Nearly twelve years after the judgment
for divorce became final, on November 27, 2000, Thacker filed a motion
to accelerate the unpaid balance of the monetary award, which she
alleged to be $1,271,666.45. Thacker alleged that Hale never paid the
annual payments by the December 31 deadline as required by the
judgment. Rather, he made partial payments, sometimes spreading the
partial payments out until the May following the December 31 due
date. She alleged that the payment due December 31, 1999, had not
been paid in full, and that $45,416.66 remained due and owing. Thacker
further alleged that Hale withheld payment in order to coerce her into
accepting a cash settlement of all of Hale’s obligations for alimony
and the monetary award.
Hale opposed Thacker’s motion and, for
the first time since the judgment for divorce, argued that the court
did not have the authority under the Maryland Marital Property Act to
enter judgment for a monetary award which included an acceleration
clause. Hale argued that the acceleration clause was “if not a total
nullity, at least an ‘irregularity’ within the meaning of Rule
2-535(b)”.
Hale then made all of the payments due
through December 31, 2000, and on February 28, 2001, filed a motion to
revise the judgment of divorce entered some 12 years earlier by
deleting the acceleration clause.
The lower court agreed with Hale, and
entered an order stating that because the acceleration clause was “not
a device permitted by the Family Law Article, it ought not to have
been included in the Judgment of Divorce.

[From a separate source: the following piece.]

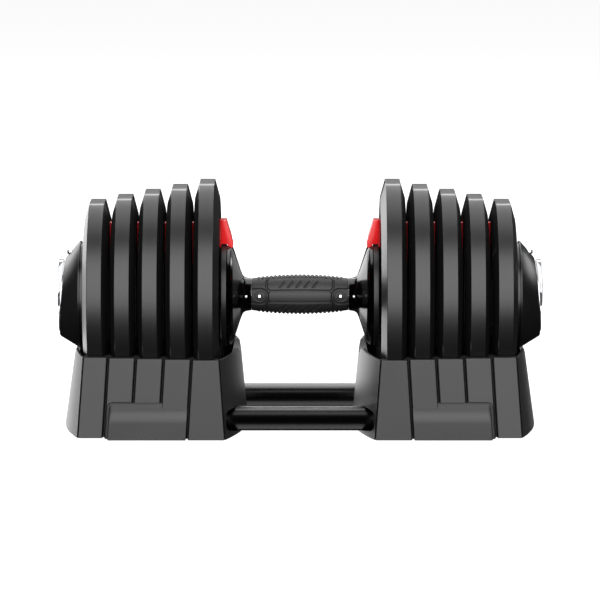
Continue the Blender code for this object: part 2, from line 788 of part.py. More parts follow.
def rod_slots(side):
    """The slots in the inner side wall, open to the front and to the rear, that the rods lie in."""
    low, high = (ROD_Z + sign * (ROD_RADIUS + GAP) for sign in (-1, 1))
    corner = ROD_SLOT_CORNER
    outline = (
        (0.030, low),
        (ROD_SLOT_X - corner, low),
        (ROD_SLOT_X, low + corner),
        (ROD_SLOT_X, high - corner),
        (ROD_SLOT_X - corner, high),
        (0.030, high),
    )
    for sign in (-1, 1):
        near, far = sorted((sign * ROD_Y, sign * FAR))
        yield prism(mirrored(outline, side), near, far, "Y")


def add_cradle(side, word, tray):
    """Half of the tray: an open-bottomed shell that five plates stand in."""
    name = f"{word}_cradle"
    body = cradle_body(side, CRADLE_BOTTOM, CRADLE_TOP, seams=True)
    cradle = add(name, body, black_plastic, tray)

    block = (
        (0.084, CRADLE_BOTTOM + 0.0001),
        (0.100, CRADLE_BOTTOM + 0.0001),
        (0.0996, BLOCK_HEIGHT - 0.008),
        (0.0975, BLOCK_HEIGHT - 0.002),
        (0.084, BLOCK_HEIGHT),
    )
    block_x = sorted(side * x for x in BLOCK_X)
    for sign, end in ((-1, "front"), (1, "rear")):
        outline = [(sign * y, z) for y, z in block]
        combine(cradle, "UNION", cutter(f"{name}_{end}_block", prism(outline, *block_x, "X"), tray))

    hollow = cutter(f"{name}_hollow", cradle_body(side, -0.001, CRADLE_TOP - TOP_WALL, WALL), tray)
    kept = [moved(turned(pocket_envelope(side), PLATE_SEGMENTS), by=(0, 0, AXIS_HEIGHT))]
    for low_x, high_x in ((0.040, 0.074), (0.188, 0.215)):
        ends = sorted((side * low_x, side * high_x))
        kept.append(box((ends[0], -FAR, SIDE_FLOOR - WALL), (ends[1], FAR, FAR)))
    kept += rod_line(SOCKET_RADIUS, 0.040, SOCKET_END_X, side)
    for i, bm in enumerate(kept):
        combine(hollow, "DIFFERENCE", cutter(f"{name}_kept_{i}", bm, tray))

    removed = [moved(turned(pocket_profile(side), PLATE_SEGMENTS), by=(0, 0, AXIS_HEIGHT))]
    removed += side_space(side)
    removed += rod_line(ROD_RADIUS + GAP, 0.030, ROD_HALF + GAP, side)
    removed += rod_slots(side)
    removed += rod_line(ROD_SCREW[0] + GAP, ROD_HALF - 0.010, SOCKET_END_X + 0.007, side, 12)
    for low, high, radius in (
        (0.040, INNER_SPACE_X, INNER_NOTCH_RADIUS),
        (OUTER_SPACE_X, 0.220, OUTER_NOTCH_RADIUS),
    ):
        notch = stud(side * low, side * high, radius, 32)
        removed.append(moved(notch, by=(0, 0, AXIS_HEIGHT)))
    spaces = [cutter(f"{name}_space_{i}", bm, tray) for i, bm in enumerate(removed)]
    combine(cradle, "DIFFERENCE", hollow, *spaces, solver="MANIFOLD")


def add_base_plate(side, word, tray):
    """The T-shaped plate that closes the cradle's underside between and beyond the rods."""
    count = 8
    inner, outer = [], []
    for i in range(count + 1):
        part = 2 * i / count - 1
        y = BASE_NARROW * part
        x = bulge(STRIP_EDGES_BOTTOM[0], INNER_BULGE_BOTTOM, y, STRIP_DEPTHS_BOTTOM[0])
        inner.append((x + BASE_MARGIN, -y))
        y = BASE_WIDE * part
        x = bulge(STRIP_EDGES_BOTTOM[-1], OUTER_BULGE_BOTTOM, y, STRIP_DEPTHS_BOTTOM[-1])
        outer.append((x - BASE_MARGIN - 0.001, y))
    front = [(BASE_STEP_X, -BASE_NARROW), (BASE_STEP_X, -BASE_WIDE)]
    rear = [(BASE_STEP_X, BASE_WIDE), (BASE_STEP_X, BASE_NARROW)]
    bm = prism(mirrored(inner + front + outer + rear, side), BASE_LOW, BASE_HIGH)
    plate = add(f"{word}_base_plate", bm, black_plastic, tray)
    foot_profile = (
        (0, 0),
        (0, FOOT_RADIUS),
        (FOOT_HEIGHT, FOOT_RADIUS),
        (FOOT_HEIGHT, FOOT_STEM_RADIUS),
        (FOOT_STEM_TOP, FOOT_STEM_RADIUS),
        (FOOT_STEM_TOP, 0),
    )
    for sign, end in ((-1, "front"), (1, "rear")):
        at = (side * FOOT_X, sign * FOOT_Y, 0)
        hole = moved(stud(-FAR, FAR, FOOT_STEM_RADIUS + GAP, 16), UPRIGHT)
        combine(plate, "DIFFERENCE", cutter(f"{word}_{end}_foot_hole", hole, tray, at))
        foot = moved(turned(foot_profile, 16), UPRIGHT)
        add(f"{word}_{end}_foot", foot, black_rubber, tray, at)


def add_rods(tray):
    """The two bars that hold the cradles apart, and a screw in each end."""
    bore_end = ROD_HALF - 0.014
    seat = SOCKET_END_X + GAP
    thread, head = ROD_SCREW
    for sign, end in ((-1, "front"), (1, "rear")):
        at = (0, sign * ROD_Y, ROD_Z)
        rod = add(f"{end}_rod", stud(-ROD_HALF, ROD_HALF, ROD_RADIUS, 24), gloss_plastic, tray, at)
        for side, word in SIDES:
            bore = stud(side * bore_end, side * FAR, thread + GAP)
            combine(rod, "DIFFERENCE", cutter(f"{end}_rod_{word}_bore", bore, tray, at))
            screw = stepped(bore_end + 0.002, seat, seat + 0.0035, thread, head, side)
            add(f"{word}_{end}_rod_screw", screw, bright_steel, tray, at)


def main():
    for item in list(bpy.data.objects):
        bpy.data.objects.remove(item)
    tray = empty("tray_frame", (0, 0, 0))
    axis = empty("handle_axis", (0, 0, AXIS_HEIGHT))
    add_rods(tray)
    add_core_tube(axis)
    add_grip(axis)
    for side, word in SIDES:
        add_cradle(side, word, tray)
        add_base_plate(side, word, tray)
        add_bell(side, word, axis)
        add_flange(side, word, axis)
        add_lock_button(side, word, axis)
        add_spring(side, word, axis)
        add_selector(side, word, axis)
        for number in range(1, PLATE_COUNT + 1):
            add_plate(number, side, word, axis)
            if number < PLATE_COUNT:
                add_guide(number, side, word, axis)
        add_end_cover(side, word, axis)


main()
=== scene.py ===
"""The looks of the adjustable dumbbell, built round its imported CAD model.

Metres. +X runs along the handle, -Y is the front, +Z is up. side is +1 for the right end and -1
for the left.
"""

import json
import math

import bmesh
import bpy
from mathutils import Matrix, Vector


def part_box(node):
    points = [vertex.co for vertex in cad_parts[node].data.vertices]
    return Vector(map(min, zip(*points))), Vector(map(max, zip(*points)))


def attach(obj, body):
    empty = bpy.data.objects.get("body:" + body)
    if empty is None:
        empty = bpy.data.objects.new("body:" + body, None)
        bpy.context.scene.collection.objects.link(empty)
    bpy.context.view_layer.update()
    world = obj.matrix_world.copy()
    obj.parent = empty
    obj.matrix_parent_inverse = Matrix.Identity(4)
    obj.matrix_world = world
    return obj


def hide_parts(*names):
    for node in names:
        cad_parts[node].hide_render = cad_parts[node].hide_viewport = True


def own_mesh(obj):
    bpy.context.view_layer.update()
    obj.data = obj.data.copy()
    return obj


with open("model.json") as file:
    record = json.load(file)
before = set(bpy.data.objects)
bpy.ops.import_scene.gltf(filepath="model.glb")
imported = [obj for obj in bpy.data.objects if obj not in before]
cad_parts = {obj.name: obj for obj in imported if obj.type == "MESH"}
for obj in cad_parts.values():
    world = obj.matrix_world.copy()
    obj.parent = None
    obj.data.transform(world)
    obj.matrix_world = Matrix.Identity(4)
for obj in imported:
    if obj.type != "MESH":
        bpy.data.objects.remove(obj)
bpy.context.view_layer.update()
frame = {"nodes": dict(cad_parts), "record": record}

# Sizes that the frame's boxes give
AXIS_Z = (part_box("grip_sleeve")[0].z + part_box("grip_sleeve")[1].z) / 2
GRIP_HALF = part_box("grip_sleeve")[1].x
BELL_START_X = GRIP_HALF + 0.0002
BELL_END_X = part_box("right_bell")[1].x
DISC_LOW, DISC_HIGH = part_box("right_flange_disc")
DISC_RADIUS = (DISC_HIGH.y - DISC_LOW.y) / 2
BUTTON_LOW, BUTTON_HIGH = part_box("right_lock_button")
COVER_LOW, COVER_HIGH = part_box("right_end_cover")
COVER_RADIUS = (COVER_HIGH.y - COVER_LOW.y) / 2
LENS_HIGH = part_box("right_lens")[1]
BADGE_RADIUS = (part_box("right_badge")[1].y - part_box("right_badge")[0].y) / 2
COVER_SCREW_LOW, COVER_SCREW_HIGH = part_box("right_cover_screw")
CRADLE_LOW, CRADLE_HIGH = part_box("right_cradle")
ROD_LOW, ROD_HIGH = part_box("front_rod")
ROD_Y = -(ROD_LOW.y + ROD_HIGH.y) / 2
ROD_Z = (ROD_LOW.z + ROD_HIGH.z) / 2
ROD_RADIUS = (ROD_HIGH.z - ROD_LOW.z) / 2

SIDES = ((-1, "left"), (1, "right"))
ENDS = ((-1, "front"), (1, "rear"))
FAR = 0.3
PLAY = 0.0003
FINE = 144
RING_COUNT = 96

# Plates
PLATE_COUNT = 5
PLATE_PITCH = 0.0246
PLATE_HALF = 0.0111
PLATE_GAP = PLATE_PITCH - 2 * PLATE_HALF
RIM_HALF = 0.00655
SHOULDER_DEPTH = 0.0169
FLAT_DROP = 0.0023
HUB_RADIUS = 0.013
RIM_ROUND = 0.0007
BORE_RADIUS = 0.0082
RECESS_DEPTH = 0.0085
RECESS_RIM = 0.026
SPINE_HALF = 0.018
GROOVE_FACE_HALF = 0.0067
GROOVE_FLOOR_HALF = 0.0089
GROOVE_DEPTH = 0.0048
TONGUE_ROOT_HALF = 0.0061
TONGUE_TIP_HALF = 0.0081
TONGUE_SEAT = 0.0027
TONGUE_REACH = PLATE_GAP + 0.0040
SEAT_DEPTH = 0.0030
BORE_STEPS = 24
RECESS_STEPS = 32
RECESS_CORNER = 0.004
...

Accordingly, the [c]ourt
also finds it to be an irregularity and thus subject to attack by
[Hale] under Rule 2-535, albeit more than 30 days after entry of the
Judgment. . . . Even if this [c]ourt’s interpretation of Rule 2-535 is
deemed erroneous, the acceleration clause is essentially a nullity. .
. .”
Thacker filed an appeal to the Court of
Special Appeals.
On appeal, Hale argued that the
acceleration clause is an impermissible penalty and that acceleration
would unjustly enrich Thacker by some $270,000. Thacker, on the other
hand, argued that the acceleration clause was an integral part of the
payment plan ordered, and that Hale was the one who received a
windfall when the court allowed him to spread out payment of the
monetary award over 20 years without interest. Thacker pointed out
that the amount of the monetary award was based on the value of the
marital property at the time of divorce in 1988.

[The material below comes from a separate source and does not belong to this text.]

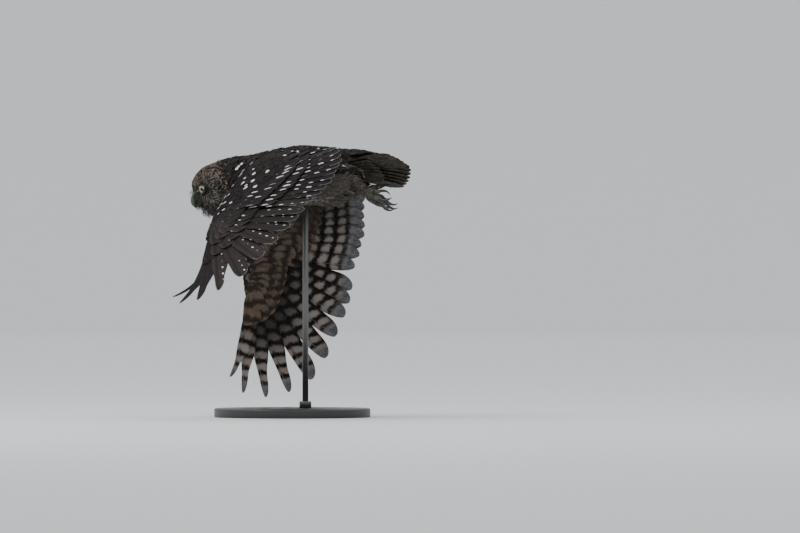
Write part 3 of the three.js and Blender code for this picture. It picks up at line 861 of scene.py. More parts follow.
def body_feathers(name, roots, lie, length, width, rise, material, marks, patch, rows=6, loose=0.0):
    """Small feathers draped over the skin: root plus t times length along the lie, q times width across it.

    Every point of the top is moved onto a height above the skin that grows from under it at the root to rise
    at the tip, so the feather bends with the body.
    """
    t, outline, lifted = small_shape(rows, loose)
    _, slope = slope_of(roots)
    normal = unit(slope)
    ahead = flat_on(lie, normal)
    side = np.cross(normal, ahead)
    q = np.array([-1, 0, 1])
    along = t[None, :, None, None] * length[:, None, None, None] * ahead[:, None, None]
    sideways = (q * outline[:, None])[None, ..., None] * width[:, None, None, None] * side[:, None, None]
    height = (mix(-0.5, 1, lifted)[None, :] * rise[:, None])[..., None]
    height = height - 0.12 * np.abs(q) * width[:, None, None]
    raw = roots[:, None, None] + along + sideways
    top = drape(raw, height)
    _, up = slope_of(top[:, :, 1])
    low = top[:, :, 1] - unit(up) * SMALL_THICK
    across, back = small_maps(outline, t, length, width)
    return add_feathers(name, small_rings(top, low), across, back, material, marks, root_patch=patch)


def wing_feathers(name, side, x, s, aim, length, width, rise, face, material, marks, patch):
    """Small feathers laid on the arm: a straight shaft from (x, s) in the direction aim of the wing's own map.

    Their height above the middle of the wing is that of the arm plus a rise along the feather, up or down.
    """
    t, outline, lifted = small_shape(6)
    q = np.array([-1, 0, 1])
    forward, aside = np.cos(aim)[:, None, None], np.sin(aim)[:, None, None]
    along = (t[None, :] * length[:, None])[..., None]
    sideways = (q * outline[:, None])[None] * width[:, None, None]
    at_x = x[:, None, None] + forward * along - aside * sideways
    at_s = s[:, None, None] + aside * along + forward * sideways
    height = (mix(-0.4, 1, lifted)[None, :] * rise[:, None])[..., None]
    height = height - 0.12 * np.abs(q) * width[:, None, None]
    base = arm_height(at_x, at_s) - ARM_COAT
    top = wing_point(side, at_x, at_s, face * (base + height))
    low = wing_point(side, at_x, at_s, face * (base + height - SMALL_THICK))[:, :, 1]
    across, back = small_maps(outline, t, length, width)
    return add_feathers(name, small_rings(top, low), across, back, material, marks, root_patch=patch)


# Wings

fine_arm = curve_through(ARM, np.linspace(0, 1, 200))


def wing_point(side, x, s, h):
    """A point of a wing: x behind the shoulder, s out along the span and h above its middle surface.

    The span turns down from the back along a hyperbola and droops, and the chord twists and arches.
    """
    span = np.hypot(s, ROOT_BEND)
    down = (span + s) / 2
    bend = (s / span + 1) / 2
    c, d = np.cos(WING_DROOP), np.sin(WING_DROOP)
    out, up = bend * d, 1 - bend + bend * c
    steep = np.hypot(out, up)
    twist = mix(INNER_TWIST, TIP_TWIST, smooth(s, 60, 200))
    arch = CAMBER * (1 - ((x - 30) / 62) ** 2) * (1 - smooth(s, 90, 190))
    rise = twist * (x - NEUTRAL_X) + arch + h
    y = side * (SHOULDER_HALF + s - down + down * c + rise * out / steep)
    return np.stack(np.broadcast_arrays(x, y, rise * up / steep - down * d), -1)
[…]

The Court of Special Appeals of
Maryland began its opinion by saying that it would not decide the
validity of an acceleration clause, but would assume, without
deciding, that it was error to include the acceleration clause in the
divorce judgment. The Court then held, for the several reasons set
forth below, that the circuit court had no authority to revise the
judgment twelve years after it was enrolled.
Maryland Rule 2-535 sets forth specific
grounds upon which a court can revise a judgment after 30 days have
expired. On the motion of any party filed at any time, a court may
exercise revisory power and control over a judgment “in case of fraud,
mistake or irregularity.”
The Maryland courts have generally
refused to exercise revisory power over judgments “that have been
called into question on their merits, rather than on the basis of
questionable procedural provenance. The Court has refused to
characterize challenges to the substance of judgments that were
obtained through appropriate procedures as ‘irregularities.’” The
Court defined “irregularity” as “a failure to follow required process
or procedure.” Reviewing numerous cases interpreting Rule 2-535, the
Court stated:
“The common teaching of these cases
is that if the judgment under attack was entered in conformity with
the practice and procedures commonly used by the court that entered
it, there is no irregularity justifying the exercise of revisory
powers under Rule 2-535(b).”
The Court concluded that the assumed
erroneous inclusion of an acceleration clause in an enrolled judgment
was not an “irregularity” within the meaning of Rule 2-535. The Court
stated: “To the extent that McClayton [v. McClayton, 68
Md. App. 615 (1986),] may be construed to stand for the proposition
that the erroneous inclusion of an impermissible term in the monetary
award provisions of a divorce judgment is an ‘irregularity,’ we
conclude that [McClayton] is wrong.”
The Court also rejected Hale’s argument
that the acceleration clause was a “jurisdictional error.” Further,
the Court ruled that Hale had not acted with “ordinary diligence” in
waiting twelve years to challenge the acceleration clause. The
judgment of the circuit court was reversed, and the case was remanded
for further proceedings.
Sheila F. Thacker v. Edwin F. Hale,
Sr., No. 0532, September Term 2001, in the Court of Special
Appeals of Maryland, filed May 2, 2002.